Проснувшись под утро, маэстро долго не мог прийти в себя. Он помнил, что прошел сквозь тяжелое чувство угнетенности, но не знал, во сне это было или нет; только он догадывался, что Маргерита Децорци представилась его воображению и причинила ему боль. Еще не совсем пробудившись, он почувствовал в теле странную тяжесть, чувствовал все яснее, по мере того как приходил в себя, что ноги у него застыли и онемели, что им овладело оцепенение, что он не может шевельнуться, все члены скованы, и от ног к плечам с волною крови подымается властный леденящий холод. С бесконечными паузами, иссякающий и неравномерный, просачивался пульс. Что-то страшное медленно подбиралось к сердцу. Тяжелая, привинченная к постели голова, казалось, росла, мозг беспомощно пытался приободриться, но у него достало силы осознать только одно: «Сейчас наступит смерть!»

В четком свете этой молнии пронесся рой мыслей.

Первое:

«Обидно умирать тут, в гостинице, на чужой кровати!.. Прямо скандал! Меня найдут! Будут чествовать труп!.. Противно!»

Затем: «Пеппина!.. Она приедет сюда!.. Ах, конечно, это смерть! Паралич сердца! Я не думал, что это случится так скоро! Я же был здоров!.. Зачем я приехал сюда?»

Все вернее приближалась к сердцу ледяная волна. Взбаламученная кровь кружила в мозгу: «Хорошо! Я не против!.. Мне очень плохо! Но это продлится одно мгновение! Сердце больше не бьется!.. Господи, помоги!.. Ото хорошо! Мне нечего терять!.. Может быть, меня могли бы спасти!.. Карваньо! Нет, нет!.. Столетний переживет меня! Будет исправно сидеть сегодня в театре!.. Вагнер переживет меня!.. Смерть – это шорох!»

Ощущение собственного тела утрачено. Судорожно, с длинными паузами, сердце сжимается, как кулак. Смерть уже завладела грудобрюшной преградой: «Не так это страшно. Почему люди боятся?! Ага, вот оно!.. Боже извечный!.. Это страшно, страшно!.. Я не хочу!.. А должен хотеть, тогда это не будет так ужасно!.. Годы позора!.. Почему не хотеть? Но еще бы немножко… Не успел!.. Не навестил!»

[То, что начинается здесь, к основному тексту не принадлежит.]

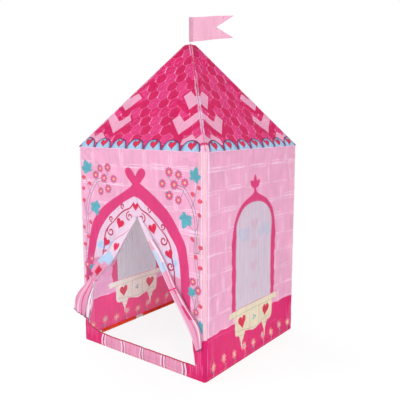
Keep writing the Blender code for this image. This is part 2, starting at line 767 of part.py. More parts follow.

Порывы ветра треплют сознание:

«Я умираю!.. Я не навестил его!.. Венеция – напрасно!.. Поздно!..»

Онемение коснулось сердца. Последним помыслом маэстро перед тем, как сковал его обморок, было сожаление о том, что он так и не собрался к Вагнеру.

Обморок в февральскую ночь был первым предостережением смерти этому стальному телу – первым предостережением с той поры, как на обратном пути от Мерелли с Верди случился нервный припадок, который он назвал «мгновением». На этот раз обморок был вызван внезапным ослаблением сердечной мышцы и продлился несколько минут. Приписать его какой-либо определенной болезни было бы трудно. В ближайшие двенадцать лет такие припадки как будто не повторялись.